→ STORED DATA
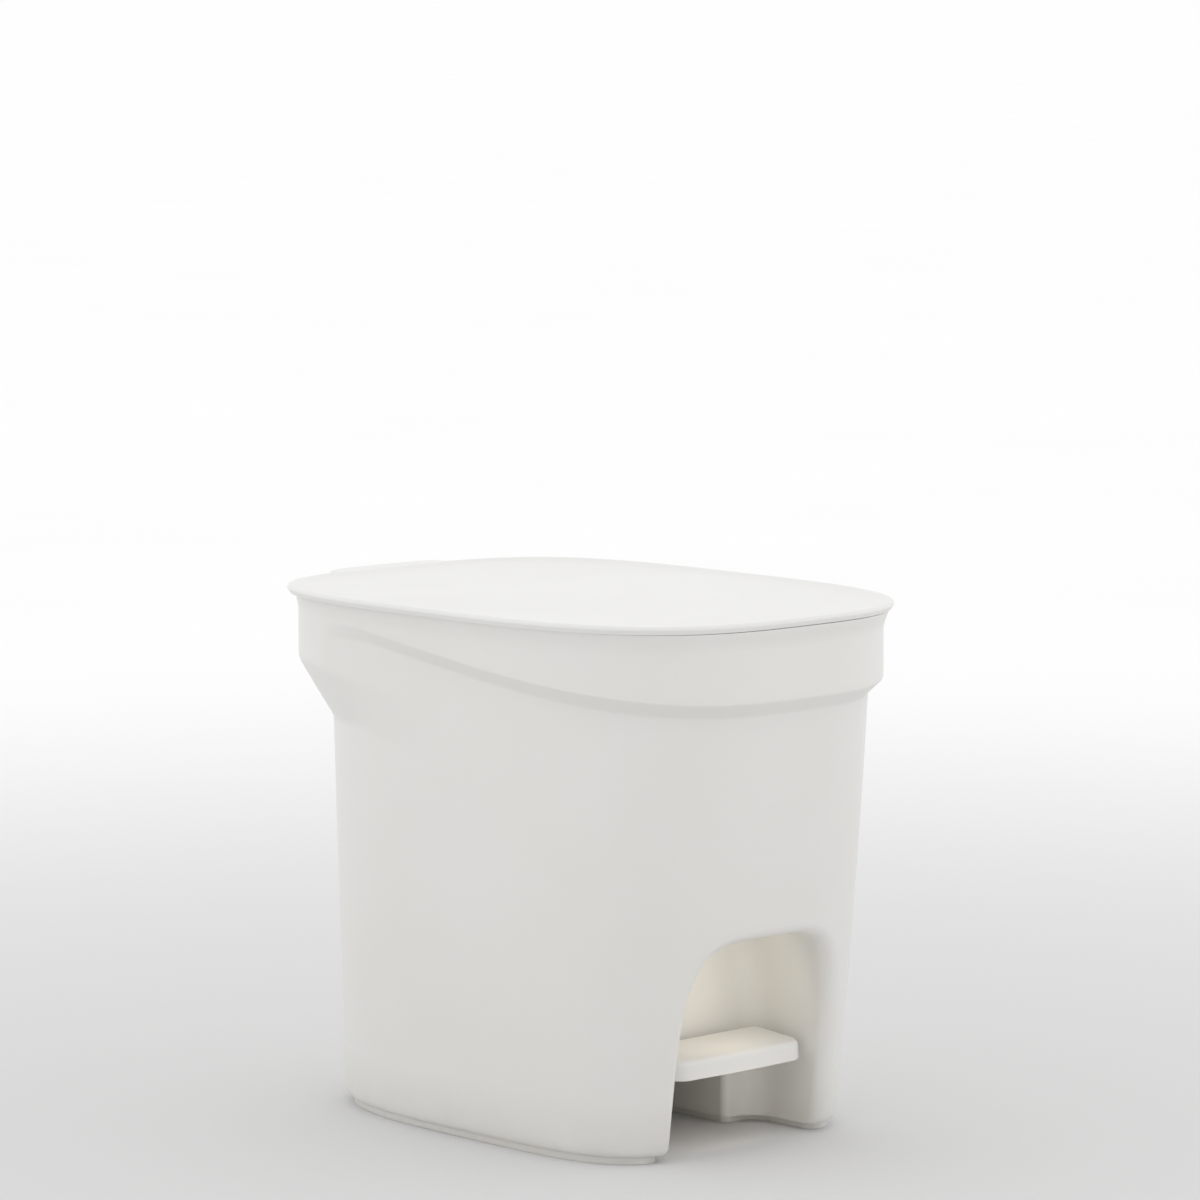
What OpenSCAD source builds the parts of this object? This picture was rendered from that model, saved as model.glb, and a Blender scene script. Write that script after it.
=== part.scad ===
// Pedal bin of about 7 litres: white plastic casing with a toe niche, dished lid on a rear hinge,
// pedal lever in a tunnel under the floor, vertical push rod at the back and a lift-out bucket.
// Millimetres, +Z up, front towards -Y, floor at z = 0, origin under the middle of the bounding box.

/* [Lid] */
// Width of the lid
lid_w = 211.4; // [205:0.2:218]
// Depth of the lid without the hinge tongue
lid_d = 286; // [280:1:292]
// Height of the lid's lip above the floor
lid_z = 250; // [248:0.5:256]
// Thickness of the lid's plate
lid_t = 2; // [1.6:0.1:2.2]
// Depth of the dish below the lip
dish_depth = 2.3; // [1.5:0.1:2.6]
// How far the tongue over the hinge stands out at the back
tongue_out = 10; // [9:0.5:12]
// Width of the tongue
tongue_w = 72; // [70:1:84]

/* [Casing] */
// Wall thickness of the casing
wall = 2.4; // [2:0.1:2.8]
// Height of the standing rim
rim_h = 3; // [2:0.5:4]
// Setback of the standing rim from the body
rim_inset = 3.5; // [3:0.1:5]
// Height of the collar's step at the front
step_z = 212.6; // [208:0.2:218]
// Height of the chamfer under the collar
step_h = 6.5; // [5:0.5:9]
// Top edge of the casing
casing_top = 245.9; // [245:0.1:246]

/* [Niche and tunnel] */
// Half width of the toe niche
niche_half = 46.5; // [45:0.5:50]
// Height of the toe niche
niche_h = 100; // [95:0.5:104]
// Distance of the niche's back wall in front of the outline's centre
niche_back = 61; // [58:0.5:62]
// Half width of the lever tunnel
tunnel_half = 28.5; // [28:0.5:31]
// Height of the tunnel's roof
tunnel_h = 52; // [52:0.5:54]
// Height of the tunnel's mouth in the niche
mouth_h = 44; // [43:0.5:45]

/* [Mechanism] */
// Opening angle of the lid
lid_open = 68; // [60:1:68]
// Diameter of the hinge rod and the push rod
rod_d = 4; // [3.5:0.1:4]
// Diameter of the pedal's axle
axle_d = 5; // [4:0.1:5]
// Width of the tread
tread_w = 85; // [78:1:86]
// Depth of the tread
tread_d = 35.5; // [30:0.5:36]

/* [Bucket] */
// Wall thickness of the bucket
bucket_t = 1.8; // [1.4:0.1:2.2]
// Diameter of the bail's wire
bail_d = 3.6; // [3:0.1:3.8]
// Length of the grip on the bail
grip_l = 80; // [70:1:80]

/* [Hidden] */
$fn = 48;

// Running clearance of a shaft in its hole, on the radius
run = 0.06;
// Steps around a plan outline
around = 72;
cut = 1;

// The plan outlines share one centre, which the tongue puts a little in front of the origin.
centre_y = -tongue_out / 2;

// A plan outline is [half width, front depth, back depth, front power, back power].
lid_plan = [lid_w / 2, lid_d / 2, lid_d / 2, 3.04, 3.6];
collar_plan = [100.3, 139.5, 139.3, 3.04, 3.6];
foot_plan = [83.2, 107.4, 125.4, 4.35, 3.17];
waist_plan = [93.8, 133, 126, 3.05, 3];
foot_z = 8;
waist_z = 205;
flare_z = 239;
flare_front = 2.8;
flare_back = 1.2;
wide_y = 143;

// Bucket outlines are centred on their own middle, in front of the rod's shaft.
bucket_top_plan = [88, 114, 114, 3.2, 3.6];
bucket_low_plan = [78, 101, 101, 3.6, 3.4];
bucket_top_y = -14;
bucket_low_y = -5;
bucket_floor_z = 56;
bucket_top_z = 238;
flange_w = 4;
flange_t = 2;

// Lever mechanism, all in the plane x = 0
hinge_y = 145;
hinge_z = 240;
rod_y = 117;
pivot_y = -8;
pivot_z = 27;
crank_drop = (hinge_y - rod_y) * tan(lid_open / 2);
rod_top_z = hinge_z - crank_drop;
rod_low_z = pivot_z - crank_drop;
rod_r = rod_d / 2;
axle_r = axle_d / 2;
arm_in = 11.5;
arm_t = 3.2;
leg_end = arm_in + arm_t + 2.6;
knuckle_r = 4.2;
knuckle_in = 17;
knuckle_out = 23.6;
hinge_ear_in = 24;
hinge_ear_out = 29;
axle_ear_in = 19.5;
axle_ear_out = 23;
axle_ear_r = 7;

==

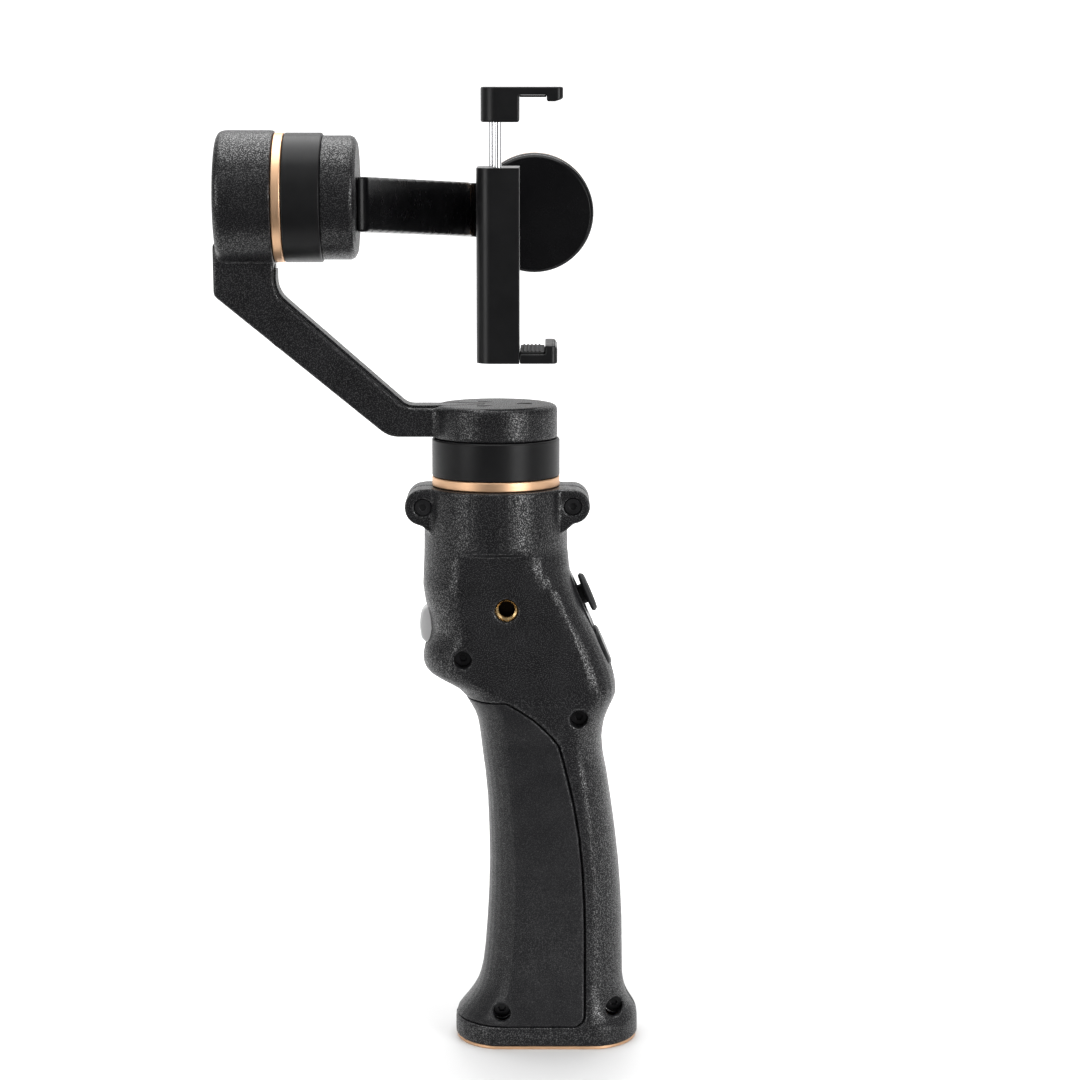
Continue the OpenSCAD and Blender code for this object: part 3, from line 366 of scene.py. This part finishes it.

→ THE TASK
Your task is to give again the lines from the one containing "What OpenSCAD source" to the one containing "casing_top = 245.9; // [245:0.1:246]", both lines included, exactly and without anything added.

→ ANSWER FOR THE TASK
What OpenSCAD source builds the parts of this object? This picture was rendered from that model, saved as model.glb, and a Blender scene script. Write that script after it.
=== part.scad ===
// Pedal bin of about 7 litres: white plastic casing with a toe niche, dished lid on a rear hinge,
// pedal lever in a tunnel under the floor, vertical push rod at the back and a lift-out bucket.
// Millimetres, +Z up, front towards -Y, floor at z = 0, origin under the middle of the bounding box.

/* [Lid] */
// Width of the lid
lid_w = 211.4; // [205:0.2:218]
// Depth of the lid without the hinge tongue
lid_d = 286; // [280:1:292]
// Height of the lid's lip above the floor
lid_z = 250; // [248:0.5:256]
// Thickness of the lid's plate
lid_t = 2; // [1.6:0.1:2.2]
// Depth of the dish below the lip
dish_depth = 2.3; // [1.5:0.1:2.6]
// How far the tongue over the hinge stands out at the back
tongue_out = 10; // [9:0.5:12]
// Width of the tongue
tongue_w = 72; // [70:1:84]

/* [Casing] */
// Wall thickness of the casing
wall = 2.4; // [2:0.1:2.8]
// Height of the standing rim
rim_h = 3; // [2:0.5:4]
// Setback of the standing rim from the body
rim_inset = 3.5; // [3:0.1:5]
// Height of the collar's step at the front
step_z = 212.6; // [208:0.2:218]
// Height of the chamfer under the collar
step_h = 6.5; // [5:0.5:9]
// Top edge of the casing
casing_top = 245.9; // [245:0.1:246]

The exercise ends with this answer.